Havalina es un gran grupo al que seguramente le faltaba todavía en el catálogo un disco tan grande como Maquinaria. No han escaseado sus lanzamientos de cierta enjundia, cuidado, pero aquí la formación madrileña se postula entre los capítulos de mayor relevancia de la temporada a fuerza de sacar pecho y orgullo, de exprimir su fórmula sonora y afilar su siempre agudo universo literario con una obra extensa (doble en el formato de vinilo) y casi conceptual en torno a la robotización de nuestras vidas, ahora que la civilización moderna asocia la misma existencia con el vértigo y vamos camino de convertirnos en meras piezas de engranajes colosales en los que no pintamos gran cosa.
Hay mucho de inquietante, sin duda, en el ecosistema que dibujan estas 12 canciones, y pocas veces la apelación a la distopía –ese sustantivo que nadie utilizaba hace una década y ahora aflora en una de cada dos conversaciones– resultará tan pertinente como en este caso. Pero del desasosiego, argumental y sonoro, sacan petróleo las huestes de Manuel Cabezalí, uno de esos músicos cuyo relativo anonimato debería combatirse con el clamor de las evidencias: no solo es reputado y ubicuo como productor e instrumentista, sino que esas guitarras densas y turbias y esas páginas atormentadas bien merecerían una difusión mucho más generosa. Y más ahora que cumple sus buenas dos décadas de oficio fonográfico (al principio en inglés y como Havalina Blu).
Desde los primeros acordes de Maquinaria, tema titular y de apertura, reminiscentes de aquel Beetlebum que Blur también utilizó en su día como primer corte de la cara A, queda claro que la banda juega con arrestos, nervio y musculatura para conferirle más realce a ese universo de deshumanización cibernética, de relaciones que parecen más definidas por las bujías o los circuitos que por la epidermis. A Havalina le ha sentado muy bien dar el salto de trío a cuarteto, sobre todo porque la proliferación de teclados y programaciones propicia un sonido más poliédrico. Siempre desde un cierto posicionamiento de post-punk, sin duda, pero basculando entre las seis cuerdas y las 88 teclas. Por eso el ascendente de The Cure sigue dejándose sentir con cierta prevalencia (Charco), pero también pueden venirnos a la cabeza ramalazos de Simple Minds (Salmo destrucción), Depeche Mode o Echo & The Bunnymen.

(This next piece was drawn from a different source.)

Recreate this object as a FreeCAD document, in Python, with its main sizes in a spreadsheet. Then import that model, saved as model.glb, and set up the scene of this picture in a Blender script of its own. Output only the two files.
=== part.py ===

Repitan por un momento para sí esos cuatro nombres. ¿Qué podríamos objetar al respecto?
El toque femenino, en sentido literal y connotativo, aflora en el último suspiro del álbum, con la voz inquietantemente magnética de Nieves Lázaro para La palabra y el violonchelo de Ángela Romero sobrevolando por los casi ocho minutos del último capítulo, ese Naciente que abre in extremis la puerta a un futuro más esperanzador (“Es la primera vez que sueñas en color, que tomas aire”). Un guiño a la redención como giro argumental en el último momento: la guinda que agranda definitivamente el disco más grande de una formación que no merece un solo episodio más de ninguneo.